▶ **GOAL OF THE EXERCISE**
Using the records below, quote only the span that opens with the line containing "# The flares, one across each corner" and closes with the line containing "obj.data.transform(world)", exactly and inclusively.

===== ENTRIES =====

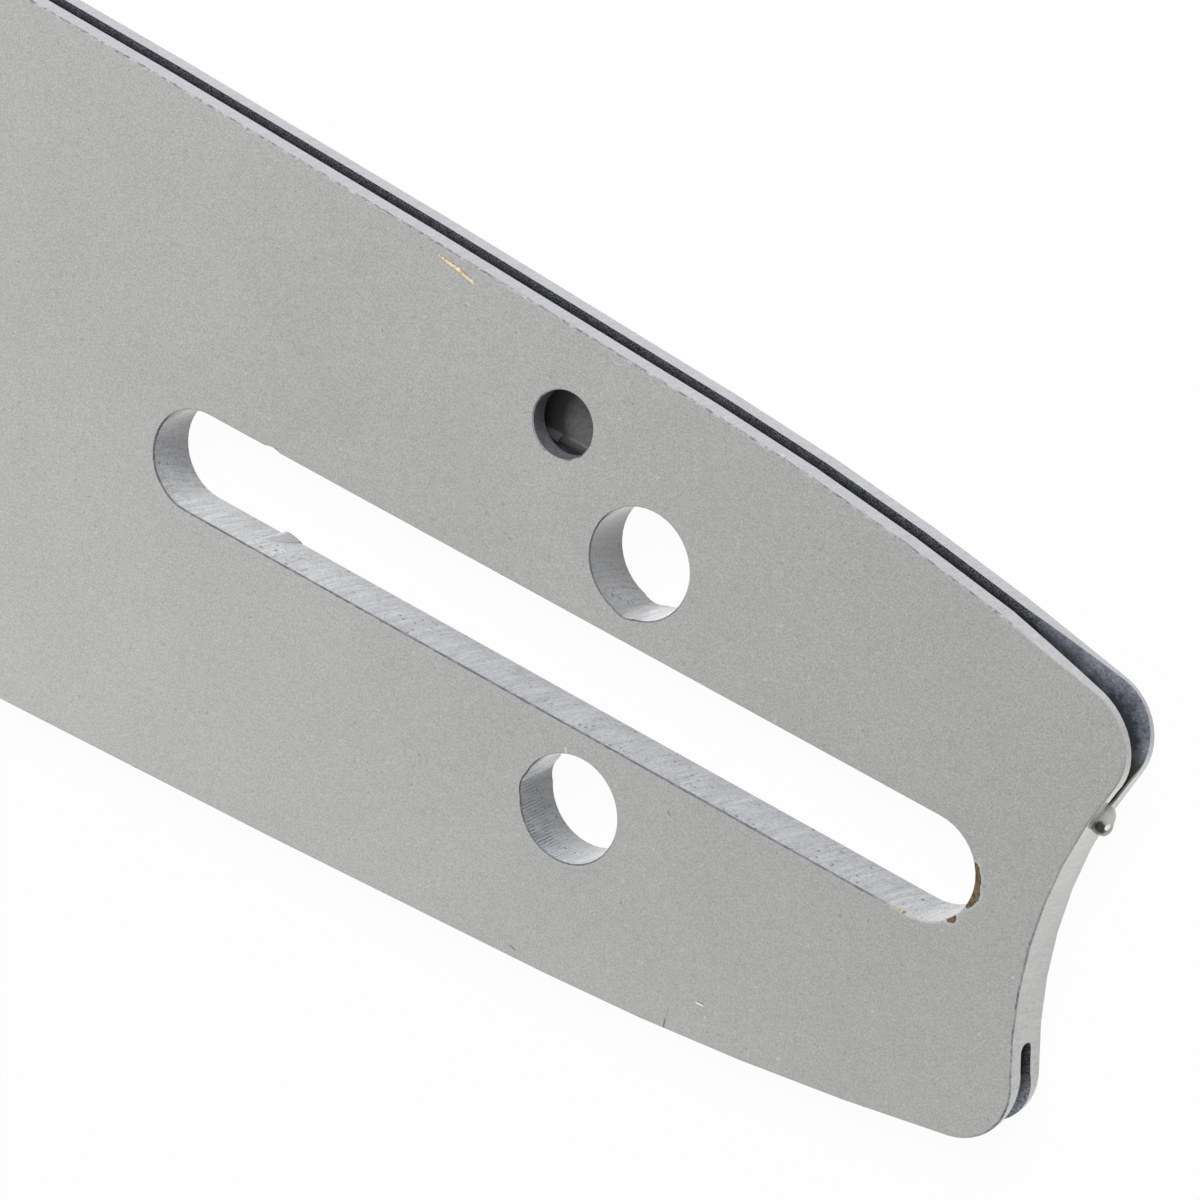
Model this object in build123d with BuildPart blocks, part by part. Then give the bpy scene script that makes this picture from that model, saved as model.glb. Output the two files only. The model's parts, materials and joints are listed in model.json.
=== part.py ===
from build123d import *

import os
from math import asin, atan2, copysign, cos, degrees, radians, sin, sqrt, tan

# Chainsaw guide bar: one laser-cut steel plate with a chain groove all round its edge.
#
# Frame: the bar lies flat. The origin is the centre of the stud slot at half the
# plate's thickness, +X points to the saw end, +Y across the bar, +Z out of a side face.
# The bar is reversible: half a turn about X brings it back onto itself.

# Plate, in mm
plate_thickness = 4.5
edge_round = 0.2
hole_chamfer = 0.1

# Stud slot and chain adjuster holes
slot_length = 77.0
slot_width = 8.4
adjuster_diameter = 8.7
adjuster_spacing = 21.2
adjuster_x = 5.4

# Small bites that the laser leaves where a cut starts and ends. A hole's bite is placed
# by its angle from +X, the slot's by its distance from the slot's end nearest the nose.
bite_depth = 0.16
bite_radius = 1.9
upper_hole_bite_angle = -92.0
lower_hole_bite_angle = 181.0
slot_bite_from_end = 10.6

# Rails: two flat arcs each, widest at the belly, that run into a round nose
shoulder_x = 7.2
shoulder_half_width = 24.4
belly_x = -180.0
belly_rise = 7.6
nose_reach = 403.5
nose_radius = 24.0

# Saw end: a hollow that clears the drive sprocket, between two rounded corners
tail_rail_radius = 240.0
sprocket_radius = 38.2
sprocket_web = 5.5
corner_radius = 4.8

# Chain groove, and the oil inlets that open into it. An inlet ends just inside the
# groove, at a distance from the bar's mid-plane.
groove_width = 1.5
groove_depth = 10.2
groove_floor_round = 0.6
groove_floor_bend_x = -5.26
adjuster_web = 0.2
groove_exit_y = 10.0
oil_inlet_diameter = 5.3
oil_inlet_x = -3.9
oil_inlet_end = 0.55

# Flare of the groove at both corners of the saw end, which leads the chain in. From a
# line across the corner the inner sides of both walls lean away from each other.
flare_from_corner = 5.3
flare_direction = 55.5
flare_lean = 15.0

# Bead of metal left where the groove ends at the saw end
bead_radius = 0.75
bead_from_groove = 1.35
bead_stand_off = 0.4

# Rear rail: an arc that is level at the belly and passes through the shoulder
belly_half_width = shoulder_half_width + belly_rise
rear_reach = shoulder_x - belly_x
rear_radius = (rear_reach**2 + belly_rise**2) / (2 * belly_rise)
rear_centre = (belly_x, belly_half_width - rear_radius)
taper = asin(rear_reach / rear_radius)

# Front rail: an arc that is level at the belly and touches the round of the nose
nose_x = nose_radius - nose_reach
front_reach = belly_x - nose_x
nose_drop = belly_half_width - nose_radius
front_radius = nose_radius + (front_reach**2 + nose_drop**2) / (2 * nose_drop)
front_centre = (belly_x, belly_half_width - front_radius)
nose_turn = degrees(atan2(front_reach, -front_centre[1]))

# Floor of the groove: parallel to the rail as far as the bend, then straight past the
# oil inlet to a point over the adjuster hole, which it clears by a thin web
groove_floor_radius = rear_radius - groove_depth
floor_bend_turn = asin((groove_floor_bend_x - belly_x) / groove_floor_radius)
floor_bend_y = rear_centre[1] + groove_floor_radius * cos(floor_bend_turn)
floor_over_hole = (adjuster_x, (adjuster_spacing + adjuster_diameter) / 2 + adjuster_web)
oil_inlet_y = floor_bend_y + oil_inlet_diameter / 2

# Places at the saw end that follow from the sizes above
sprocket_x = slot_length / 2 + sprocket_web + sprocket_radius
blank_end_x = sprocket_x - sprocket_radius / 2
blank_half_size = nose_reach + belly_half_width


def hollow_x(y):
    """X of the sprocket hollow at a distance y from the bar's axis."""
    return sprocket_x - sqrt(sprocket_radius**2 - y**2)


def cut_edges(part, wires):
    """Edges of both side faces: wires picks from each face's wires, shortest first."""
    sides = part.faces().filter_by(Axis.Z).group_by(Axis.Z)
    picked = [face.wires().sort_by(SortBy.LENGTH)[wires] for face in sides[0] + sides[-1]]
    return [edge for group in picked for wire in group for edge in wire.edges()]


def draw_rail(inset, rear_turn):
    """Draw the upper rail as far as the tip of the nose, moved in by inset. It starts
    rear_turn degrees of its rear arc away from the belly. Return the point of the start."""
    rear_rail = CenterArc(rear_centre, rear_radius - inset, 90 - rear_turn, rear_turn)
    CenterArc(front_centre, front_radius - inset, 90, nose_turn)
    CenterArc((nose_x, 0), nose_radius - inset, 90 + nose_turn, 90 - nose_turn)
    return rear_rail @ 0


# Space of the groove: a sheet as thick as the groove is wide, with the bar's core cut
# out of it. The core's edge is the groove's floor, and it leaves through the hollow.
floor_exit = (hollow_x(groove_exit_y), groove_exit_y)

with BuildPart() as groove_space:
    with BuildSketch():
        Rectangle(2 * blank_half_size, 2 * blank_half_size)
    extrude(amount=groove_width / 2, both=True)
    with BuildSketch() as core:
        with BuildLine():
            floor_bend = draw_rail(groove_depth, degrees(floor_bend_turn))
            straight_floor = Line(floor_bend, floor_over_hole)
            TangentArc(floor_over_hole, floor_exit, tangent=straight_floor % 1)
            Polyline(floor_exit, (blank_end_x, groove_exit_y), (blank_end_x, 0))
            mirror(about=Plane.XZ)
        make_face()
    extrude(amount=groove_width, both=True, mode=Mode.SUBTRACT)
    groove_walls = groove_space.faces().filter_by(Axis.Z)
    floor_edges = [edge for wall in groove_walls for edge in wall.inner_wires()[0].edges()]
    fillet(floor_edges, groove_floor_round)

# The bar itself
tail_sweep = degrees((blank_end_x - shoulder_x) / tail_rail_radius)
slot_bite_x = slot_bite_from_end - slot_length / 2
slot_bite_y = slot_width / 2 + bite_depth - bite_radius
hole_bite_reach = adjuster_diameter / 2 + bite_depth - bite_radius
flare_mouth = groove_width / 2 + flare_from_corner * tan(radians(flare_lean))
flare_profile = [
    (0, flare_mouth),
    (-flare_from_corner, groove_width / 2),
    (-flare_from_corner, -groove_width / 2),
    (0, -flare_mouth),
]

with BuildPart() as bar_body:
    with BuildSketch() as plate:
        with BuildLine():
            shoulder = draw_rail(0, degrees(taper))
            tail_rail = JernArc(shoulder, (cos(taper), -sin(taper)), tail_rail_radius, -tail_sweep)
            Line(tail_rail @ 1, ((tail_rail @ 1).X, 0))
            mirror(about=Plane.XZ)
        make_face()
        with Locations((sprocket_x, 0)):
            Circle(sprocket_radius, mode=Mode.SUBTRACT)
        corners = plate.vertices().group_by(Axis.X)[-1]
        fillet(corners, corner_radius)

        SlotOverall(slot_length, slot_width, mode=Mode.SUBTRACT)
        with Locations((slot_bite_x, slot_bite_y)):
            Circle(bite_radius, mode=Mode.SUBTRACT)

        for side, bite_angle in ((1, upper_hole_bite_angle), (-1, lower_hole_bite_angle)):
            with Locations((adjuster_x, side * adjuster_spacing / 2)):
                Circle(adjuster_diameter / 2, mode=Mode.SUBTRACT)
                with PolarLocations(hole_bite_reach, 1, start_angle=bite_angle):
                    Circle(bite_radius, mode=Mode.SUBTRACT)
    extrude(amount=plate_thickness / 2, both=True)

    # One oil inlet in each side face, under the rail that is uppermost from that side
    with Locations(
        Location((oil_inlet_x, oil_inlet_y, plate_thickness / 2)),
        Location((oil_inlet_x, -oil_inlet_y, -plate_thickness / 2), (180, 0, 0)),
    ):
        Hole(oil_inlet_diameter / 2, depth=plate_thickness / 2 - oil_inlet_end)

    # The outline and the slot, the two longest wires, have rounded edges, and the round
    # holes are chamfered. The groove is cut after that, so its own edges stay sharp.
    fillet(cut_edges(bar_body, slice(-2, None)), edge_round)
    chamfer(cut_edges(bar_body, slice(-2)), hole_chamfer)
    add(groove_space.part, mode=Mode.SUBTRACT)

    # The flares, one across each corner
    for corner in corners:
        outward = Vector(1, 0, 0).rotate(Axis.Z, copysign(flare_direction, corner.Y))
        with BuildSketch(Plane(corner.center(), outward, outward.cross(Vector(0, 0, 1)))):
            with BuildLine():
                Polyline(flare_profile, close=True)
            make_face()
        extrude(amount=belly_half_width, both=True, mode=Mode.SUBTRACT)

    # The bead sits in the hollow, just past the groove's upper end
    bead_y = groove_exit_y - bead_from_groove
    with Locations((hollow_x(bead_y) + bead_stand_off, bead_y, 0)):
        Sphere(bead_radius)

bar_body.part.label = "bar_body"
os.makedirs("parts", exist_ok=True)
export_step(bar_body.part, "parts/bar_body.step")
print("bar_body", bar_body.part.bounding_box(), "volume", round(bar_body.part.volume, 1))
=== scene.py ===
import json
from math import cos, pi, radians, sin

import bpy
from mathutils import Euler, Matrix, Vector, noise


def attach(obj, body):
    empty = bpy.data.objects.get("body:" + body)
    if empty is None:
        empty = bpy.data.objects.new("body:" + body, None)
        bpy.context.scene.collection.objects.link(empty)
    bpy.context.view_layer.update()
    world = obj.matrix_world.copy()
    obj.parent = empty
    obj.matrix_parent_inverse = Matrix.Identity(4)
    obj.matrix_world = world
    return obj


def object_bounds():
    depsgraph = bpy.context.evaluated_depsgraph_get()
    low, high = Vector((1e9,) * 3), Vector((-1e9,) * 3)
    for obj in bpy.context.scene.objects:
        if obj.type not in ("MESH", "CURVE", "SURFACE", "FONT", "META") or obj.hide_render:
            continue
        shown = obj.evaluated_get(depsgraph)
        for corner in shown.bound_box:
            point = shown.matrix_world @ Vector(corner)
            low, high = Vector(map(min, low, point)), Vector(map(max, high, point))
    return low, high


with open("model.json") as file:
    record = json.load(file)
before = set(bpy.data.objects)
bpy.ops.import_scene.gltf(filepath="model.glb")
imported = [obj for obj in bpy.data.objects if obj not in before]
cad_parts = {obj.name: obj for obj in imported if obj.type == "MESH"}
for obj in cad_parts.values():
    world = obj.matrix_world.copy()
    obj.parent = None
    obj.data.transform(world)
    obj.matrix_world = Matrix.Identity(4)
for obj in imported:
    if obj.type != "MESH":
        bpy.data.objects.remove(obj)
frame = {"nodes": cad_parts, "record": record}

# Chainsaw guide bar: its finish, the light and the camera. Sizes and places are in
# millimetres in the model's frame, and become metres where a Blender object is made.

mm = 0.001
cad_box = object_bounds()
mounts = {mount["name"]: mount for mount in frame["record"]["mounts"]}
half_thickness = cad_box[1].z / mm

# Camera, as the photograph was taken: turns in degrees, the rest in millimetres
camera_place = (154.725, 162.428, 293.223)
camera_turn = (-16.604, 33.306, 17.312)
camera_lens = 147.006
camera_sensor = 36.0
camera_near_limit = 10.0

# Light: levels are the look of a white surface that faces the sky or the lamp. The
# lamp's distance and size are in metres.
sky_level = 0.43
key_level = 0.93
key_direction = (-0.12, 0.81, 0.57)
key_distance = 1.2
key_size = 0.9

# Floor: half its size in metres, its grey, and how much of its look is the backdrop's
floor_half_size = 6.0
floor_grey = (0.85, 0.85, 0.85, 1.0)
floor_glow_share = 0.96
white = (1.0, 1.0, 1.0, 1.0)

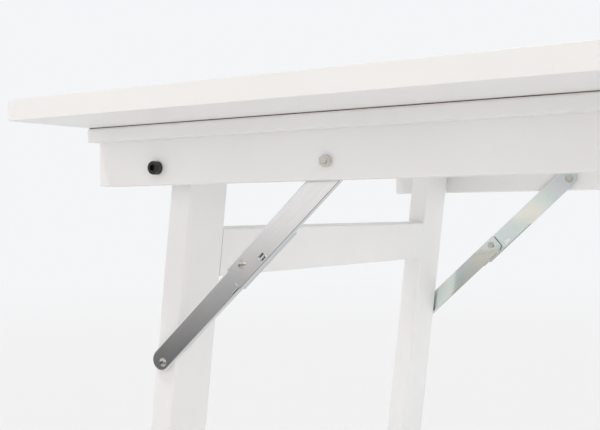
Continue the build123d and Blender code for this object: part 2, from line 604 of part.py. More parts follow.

=====

▶ **RESPONSE BELOW**
    # The flares, one across each corner
    for corner in corners:
        outward = Vector(1, 0, 0).rotate(Axis.Z, copysign(flare_direction, corner.Y))
        with BuildSketch(Plane(corner.center(), outward, outward.cross(Vector(0, 0, 1)))):
            with BuildLine():
                Polyline(flare_profile, close=True)
            make_face()
        extrude(amount=belly_half_width, both=True, mode=Mode.SUBTRACT)

    # The bead sits in the hollow, just past the groove's upper end
    bead_y = groove_exit_y - bead_from_groove
    with Locations((hollow_x(bead_y) + bead_stand_off, bead_y, 0)):
        Sphere(bead_radius)

bar_body.part.label = "bar_body"
os.makedirs("parts", exist_ok=True)
export_step(bar_body.part, "parts/bar_body.step")
print("bar_body", bar_body.part.bounding_box(), "volume", round(bar_body.part.volume, 1))
=== scene.py ===
import json
from math import cos, pi, radians, sin

import bpy
from mathutils import Euler, Matrix, Vector, noise


def attach(obj, body):
    empty = bpy.data.objects.get("body:" + body)
    if empty is None:
        empty = bpy.data.objects.new("body:" + body, None)
        bpy.context.scene.collection.objects.link(empty)
    bpy.context.view_layer.update()
    world = obj.matrix_world.copy()
    obj.parent = empty
    obj.matrix_parent_inverse = Matrix.Identity(4)
    obj.matrix_world = world
    return obj


def object_bounds():
    depsgraph = bpy.context.evaluated_depsgraph_get()
    low, high = Vector((1e9,) * 3), Vector((-1e9,) * 3)
    for obj in bpy.context.scene.objects:
        if obj.type not in ("MESH", "CURVE", "SURFACE", "FONT", "META") or obj.hide_render:
            continue
        shown = obj.evaluated_get(depsgraph)
        for corner in shown.bound_box:
            point = shown.matrix_world @ Vector(corner)
            low, high = Vector(map(min, low, point)), Vector(map(max, high, point))
    return low, high


with open("model.json") as file:
    record = json.load(file)
before = set(bpy.data.objects)
bpy.ops.import_scene.gltf(filepath="model.glb")
imported = [obj for obj in bpy.data.objects if obj not in before]
cad_parts = {obj.name: obj for obj in imported if obj.type == "MESH"}
for obj in cad_parts.values():
    world = obj.matrix_world.copy()
    obj.parent = None
    obj.data.transform(world)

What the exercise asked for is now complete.